Back story: Freshman year, Lindsay and Marjorie liked to show off their skill of being able to pop people with dishtowels. It was horrible. I wish I could tell you the number of welts I got that year from a towel. There was one towel in particular that was a favorite for popping: the Texas towel. It had a cute little Texas design on it, but that is not why it was the favorite. One corner was very frayed and another had a big thick hem corner that was hanging loosely by a few threads, both of which made this towel a lovely popping weapon. Sophomore year we constantly had to hide this towel, mainly from Lindsay who used her powers for only evil, and usually it was in another apartment.
So, junior year I thought we were long past popping towels. Usually Lindsay would just pop it towards the fridge to stay in practice and my skin was safe. ...Not so.
One evening I was digging through the fridge, searching for something I could possibly make into a scanty meal, when I sensed a presence behind me. Then I felt the absolute worst stinging sensation right on my bum, simultaneous with a loud, cracking *POP*
Holy crap, I cannot tell you how much that hurt. I know it sounds like I was just being a pansy, but when someone pops you perfectly with a towel right smack in the middle of a butt cheek, it hurts like the dickens.
After I screamed and flipped around to see if I'd been shot, I found Lindsay standing there with a towel in her hand, laughing. Unfortunately for Lindsay, I was not in the playful mood. I was not in the merciful mood. I was not in the forgiving mood. And I did not find it funny.
I must have had a really bad day or something because without even thinking my primeval instincts kicked in and I pounced at Lindsay as if she were a saber-tooth tiger, with a face like this:
and with an open hand, I hit her as hard as I possibly could.
Yes. I turned into a two year old and I hit her.

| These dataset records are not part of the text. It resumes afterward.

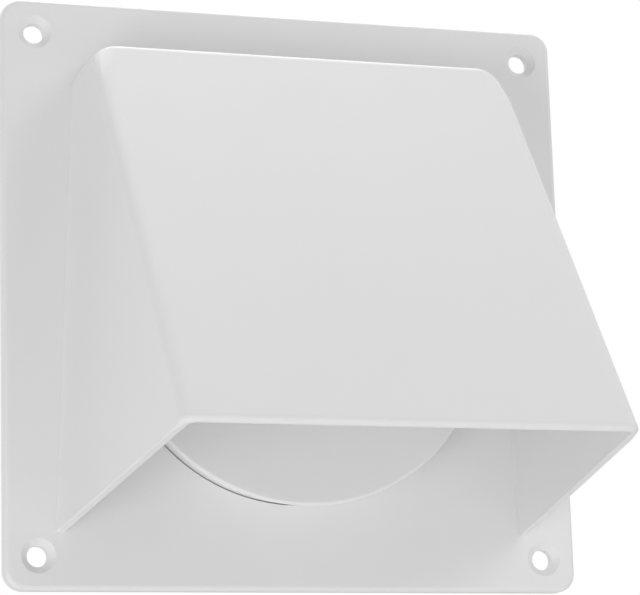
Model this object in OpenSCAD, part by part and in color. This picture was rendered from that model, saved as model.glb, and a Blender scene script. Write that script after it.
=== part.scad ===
// Hooded wall outlet for a round duct, with a gravity flap hung inside the hood.
// +X is right seen from outside, -Y points out of the wall, +Z is up.
// The origin is the middle of the plate's back face, which lies on the wall.

/* [Duct] */
// Inside diameter of the duct that slides over the spigot
duct_d = 100; // [90:1:125]
// Radial gap between the spigot and the duct
duct_gap = 1; // [0.4:0.1:2]
// Wall of the spigot tube
tube_wall = 1.8; // [1.2:0.1:2.6]
// Length of the spigot tube behind the wall face
tube_len = 40; // [25:1:70]
// Bevel at the free end of the spigot tube
tube_lead = 1.2; // [0.5:0.1:1.6]
// Radial step from the inside of the tube to the outside of the collar
collar_step = 0.2; // [0.1:0.1:0.8]
// Wall of the collar that carries the flap's seat
collar_wall = 1.8; // [1.2:0.1:2.6]

/* [Spigot flange] */
// Thickness of the flange behind the plate
flange_t = 1.6; // [1:0.1:1.7]
// Width of the flange beyond the collar
flange_lap = 9; // [6:0.5:12]
// Corner radius of the flange
flange_r = 8; // [3:0.5:12]
// Gap between the collar and the plate's opening
opening_gap = 0.3; // [0.2:0.05:0.6]

/* [Flap] */
// How far the flap reaches past the collar all round
flap_lap = 2; // [1:0.1:3]
// Thickness of the flap
flap_t = 1.8; // [1.2:0.1:2.4]
// Gap between the closed flap and its seat
seat_gap = 0.1; // [0.05:0.01:0.3]
// Lean of the closed flap, foot outwards, which lets its weight hold it shut
flap_lean = 2.5; // [1:0.1:4]
// Height of the stiffening ribs on the flap's back
flap_rib_h = 1.2; // [0.6:0.1:2]
// Width of the stiffening ribs
flap_rib_w = 1.2; // [0.8:0.1:2]
// Number of spokes on the flap's back
flap_spokes = 6; // [3:1:8]

/* [Hinge] */
// Diameter of the hinge pin
pin_d = 2.5; // [2:0.1:3]
// Radial running clearance of the flap's barrel on the pin
pin_run = 0.05; // [0.03:0.01:0.08]
// Radial clearance of the pin in the ears
pin_seat = 0.02; // [0.01:0.01:0.03]
// Height of the hinge line above the flap's rim
hinge_rise = 3; // [2.8:0.1:4]
// Distance of the hinge line in front of the plate
hinge_out = 5.8; // [5:0.1:8]
// Length of the flap's barrel
barrel_len = 30; // [20:1:36]
// Wall of the barrel round the pin
barrel_wall = 1.3; // [1:0.1:1.4]
// Thickness of each hinge ear
ear_t = 2.6; // [2:0.1:3.5]
// Wall of each ear round the pin
ear_wall = 2.1; // [1.6:0.1:2.2]
// End play between the barrel and each ear
ear_gap = 0.4; // [0.3:0.05:0.8]

/* [Hood] */
// Room between the flap's rim and the outside of each cheek, at the foot
side_room = 13; // [11:0.5:18]
// Room between the flap's rim and the foot of the hood
foot_room = 5.6; // [3:0.1:9]
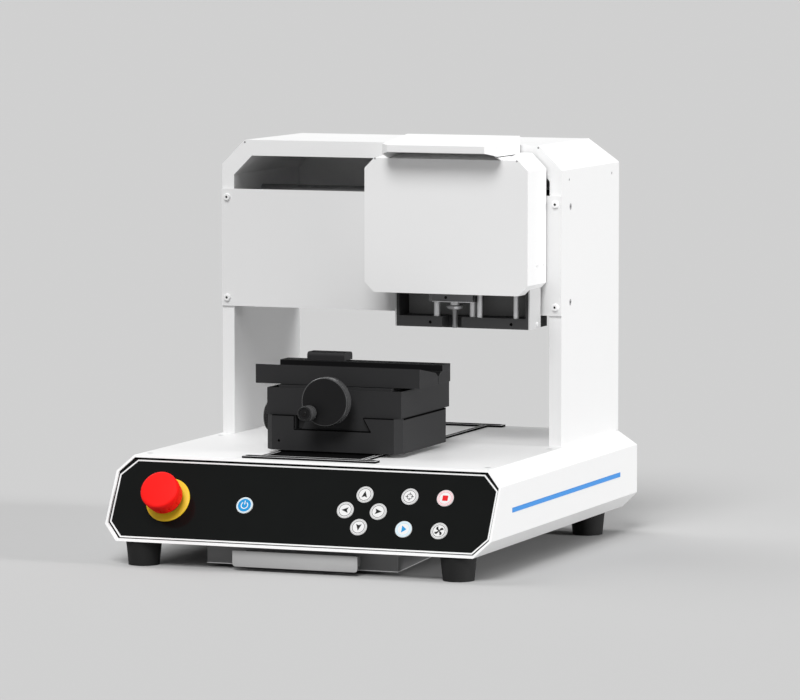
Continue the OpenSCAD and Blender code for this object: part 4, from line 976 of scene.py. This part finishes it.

No. Not one of my proudest moments.
But it was too late. The damage was done. Lindsay had a red imprint of my hand on her arm and I had a fatty red welt on my butt. Thankfully the damage wasn't permanent and after we both cooled down we decided not to hate each other. And now this is one of our favorite times to recall. To this day we still laugh hysterically at the mental picture of me turning into a cave woman and viciously attacking my prey.